Oscaryu1 may be jelious but people still continue to throw out good stuff in my neighborhood. This time I picked up a Toro 21'' Key-electric start engine complete with bag and mulcher.








Ive never worked on one of there before, all I can tell is that the oil dip stick is broken, the blade engager cable is jammed, and it seems to have low compression but I haven't tested it yet. Can someone tell me anything about this? Who makes the engine, and are parts still availible from my local toro dealer?

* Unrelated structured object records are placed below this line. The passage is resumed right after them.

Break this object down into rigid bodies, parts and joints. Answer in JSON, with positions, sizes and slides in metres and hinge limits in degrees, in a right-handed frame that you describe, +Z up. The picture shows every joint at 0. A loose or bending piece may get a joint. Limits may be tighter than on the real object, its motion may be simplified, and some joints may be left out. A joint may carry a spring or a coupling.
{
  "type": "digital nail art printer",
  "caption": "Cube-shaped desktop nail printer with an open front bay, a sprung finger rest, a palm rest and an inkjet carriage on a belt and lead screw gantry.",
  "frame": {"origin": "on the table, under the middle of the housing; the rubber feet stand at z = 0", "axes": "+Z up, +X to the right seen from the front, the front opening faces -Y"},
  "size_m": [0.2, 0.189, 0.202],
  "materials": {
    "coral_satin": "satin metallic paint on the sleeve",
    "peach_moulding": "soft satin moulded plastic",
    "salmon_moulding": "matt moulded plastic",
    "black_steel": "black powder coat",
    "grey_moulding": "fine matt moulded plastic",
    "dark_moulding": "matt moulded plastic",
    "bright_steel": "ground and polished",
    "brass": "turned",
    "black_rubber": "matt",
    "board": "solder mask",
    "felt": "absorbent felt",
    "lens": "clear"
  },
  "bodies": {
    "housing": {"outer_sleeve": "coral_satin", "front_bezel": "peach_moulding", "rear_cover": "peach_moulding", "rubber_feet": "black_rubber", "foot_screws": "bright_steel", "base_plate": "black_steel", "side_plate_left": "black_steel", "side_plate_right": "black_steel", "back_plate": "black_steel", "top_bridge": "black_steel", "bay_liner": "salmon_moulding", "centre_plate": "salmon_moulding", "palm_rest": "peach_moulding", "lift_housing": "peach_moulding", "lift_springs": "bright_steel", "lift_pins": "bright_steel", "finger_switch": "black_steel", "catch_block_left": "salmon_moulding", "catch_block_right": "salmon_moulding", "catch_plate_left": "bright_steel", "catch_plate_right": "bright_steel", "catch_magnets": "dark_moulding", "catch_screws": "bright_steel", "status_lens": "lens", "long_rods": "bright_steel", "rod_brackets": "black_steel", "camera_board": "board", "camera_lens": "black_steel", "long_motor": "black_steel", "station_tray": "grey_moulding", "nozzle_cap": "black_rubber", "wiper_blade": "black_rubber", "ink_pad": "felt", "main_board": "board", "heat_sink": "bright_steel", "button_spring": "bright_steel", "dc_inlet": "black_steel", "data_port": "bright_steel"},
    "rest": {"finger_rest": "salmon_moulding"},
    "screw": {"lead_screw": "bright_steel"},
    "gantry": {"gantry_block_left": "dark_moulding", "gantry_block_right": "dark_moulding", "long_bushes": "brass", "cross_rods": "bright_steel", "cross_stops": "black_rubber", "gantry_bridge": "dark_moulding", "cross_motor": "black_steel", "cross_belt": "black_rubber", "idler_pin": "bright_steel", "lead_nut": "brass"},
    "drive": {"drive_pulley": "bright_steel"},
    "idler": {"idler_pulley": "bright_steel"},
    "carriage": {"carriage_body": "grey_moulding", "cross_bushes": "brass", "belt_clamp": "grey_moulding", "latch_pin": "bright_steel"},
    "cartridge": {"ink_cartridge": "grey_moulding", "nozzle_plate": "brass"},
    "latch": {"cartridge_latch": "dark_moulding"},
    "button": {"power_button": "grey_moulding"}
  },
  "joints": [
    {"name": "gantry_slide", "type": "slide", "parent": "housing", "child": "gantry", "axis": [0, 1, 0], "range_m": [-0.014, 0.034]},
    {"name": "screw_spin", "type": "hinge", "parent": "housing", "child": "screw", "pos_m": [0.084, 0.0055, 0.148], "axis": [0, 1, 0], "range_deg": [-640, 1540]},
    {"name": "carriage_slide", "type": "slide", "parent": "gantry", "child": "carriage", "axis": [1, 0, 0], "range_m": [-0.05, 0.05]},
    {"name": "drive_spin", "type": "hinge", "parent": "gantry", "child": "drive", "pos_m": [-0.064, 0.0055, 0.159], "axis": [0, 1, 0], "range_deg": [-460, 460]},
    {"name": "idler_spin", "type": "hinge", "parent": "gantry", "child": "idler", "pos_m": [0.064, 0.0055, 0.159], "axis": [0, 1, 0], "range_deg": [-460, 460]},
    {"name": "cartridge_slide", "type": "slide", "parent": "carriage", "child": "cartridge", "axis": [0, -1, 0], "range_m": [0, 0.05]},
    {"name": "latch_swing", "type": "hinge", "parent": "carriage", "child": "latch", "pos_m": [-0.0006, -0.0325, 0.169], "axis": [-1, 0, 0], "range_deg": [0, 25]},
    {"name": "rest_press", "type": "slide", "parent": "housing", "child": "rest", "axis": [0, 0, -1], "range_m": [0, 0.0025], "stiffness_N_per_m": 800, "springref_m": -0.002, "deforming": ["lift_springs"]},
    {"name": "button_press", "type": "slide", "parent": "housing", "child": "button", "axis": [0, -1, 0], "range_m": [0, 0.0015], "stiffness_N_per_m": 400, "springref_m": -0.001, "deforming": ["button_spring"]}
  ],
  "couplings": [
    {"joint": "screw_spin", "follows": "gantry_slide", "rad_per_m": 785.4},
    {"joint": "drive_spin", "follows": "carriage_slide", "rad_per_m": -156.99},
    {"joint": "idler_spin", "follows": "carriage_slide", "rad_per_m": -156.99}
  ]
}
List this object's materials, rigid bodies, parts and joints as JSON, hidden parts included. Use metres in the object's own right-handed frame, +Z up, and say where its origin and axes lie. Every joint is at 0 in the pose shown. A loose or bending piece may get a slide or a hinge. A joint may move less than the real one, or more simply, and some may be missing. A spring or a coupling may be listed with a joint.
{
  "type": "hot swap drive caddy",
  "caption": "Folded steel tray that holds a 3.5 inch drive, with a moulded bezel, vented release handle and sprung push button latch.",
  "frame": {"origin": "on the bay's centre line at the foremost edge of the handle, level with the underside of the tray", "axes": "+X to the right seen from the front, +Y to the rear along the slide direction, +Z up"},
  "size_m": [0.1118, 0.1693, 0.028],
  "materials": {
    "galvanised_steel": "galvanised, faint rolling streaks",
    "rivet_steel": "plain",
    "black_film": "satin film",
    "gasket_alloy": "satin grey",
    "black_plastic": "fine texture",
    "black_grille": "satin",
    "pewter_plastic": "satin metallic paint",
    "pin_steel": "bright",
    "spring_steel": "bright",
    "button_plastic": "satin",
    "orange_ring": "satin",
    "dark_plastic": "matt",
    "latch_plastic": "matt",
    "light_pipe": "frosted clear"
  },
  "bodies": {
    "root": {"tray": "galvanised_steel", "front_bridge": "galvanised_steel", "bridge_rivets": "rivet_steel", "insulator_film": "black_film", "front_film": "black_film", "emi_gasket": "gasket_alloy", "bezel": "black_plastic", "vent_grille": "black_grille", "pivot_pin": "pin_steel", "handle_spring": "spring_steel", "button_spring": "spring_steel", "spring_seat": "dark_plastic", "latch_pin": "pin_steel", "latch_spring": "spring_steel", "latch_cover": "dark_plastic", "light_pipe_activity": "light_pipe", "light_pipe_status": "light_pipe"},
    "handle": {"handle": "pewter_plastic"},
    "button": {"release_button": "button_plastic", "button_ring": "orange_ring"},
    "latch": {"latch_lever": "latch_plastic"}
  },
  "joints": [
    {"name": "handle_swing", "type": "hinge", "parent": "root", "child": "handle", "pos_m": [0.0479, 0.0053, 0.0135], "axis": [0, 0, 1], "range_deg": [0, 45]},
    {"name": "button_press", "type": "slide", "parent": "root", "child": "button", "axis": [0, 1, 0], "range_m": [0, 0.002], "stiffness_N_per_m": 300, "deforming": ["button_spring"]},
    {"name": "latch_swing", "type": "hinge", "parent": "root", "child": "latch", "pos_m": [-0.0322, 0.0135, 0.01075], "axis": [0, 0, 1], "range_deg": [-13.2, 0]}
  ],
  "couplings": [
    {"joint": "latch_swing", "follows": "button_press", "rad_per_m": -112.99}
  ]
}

UPDATE:Ok I was working on the selfpropell/blade engagement lever, and I found out both my cables are fine, but something in my bar mechnism is messed up. Before I even touched the mower I noticed that when I moved the bar it wouldnt put any tension on the cables, only at the very top it did but not enough to engae anything. I took it apart and found 2 plastic levers one inside a metal part, another plastic part with a spring on it and another spring. I am lost on how to get this back together, can anyone find a diagram, or explain on how to do it? Thanks

Model: 20642
s/n 6024287


----------



## 30yearTech (Sep 14, 2006)

Go to the Toro parts lookup site for an illustrated parts list.

https://lookup3.toro.com/partdex/index.cfm?xCaller=Toro

The engine is a 4 stroke overhead valve design manufactured by Suzuki for Toro. Most parts should be available through a Toro dealer.

The blade engagement mechanism requires a two step procedure as per CPSC rules. In order for it to engage the blade clutch you have to lower the lever all the way down until it stops, this engages the cable and then when you pull it back up it will engage the blade clutch. When you pull it all the way up it also engages the self propel drive. Releasing the lever part way stops the self propel and releasing all the way stops the blade drive.

The blade clutch is a belt drive arrangement with an idler pulley. There is a shaft that extends down through the deck to operate the clutch. The cable attaches to a lever on the top of this shaft. Make sure the shaft is free and not binding in the bushing on the mower deck. The belt is subject to wear and can slip, some adjustment is available via the cable on the deck. If you have slippage in the blade drive I would recommend replacing the clutch belt.

This is a 1976 vintage lawn mower, looks to be in pretty good condition considering it's age.


----------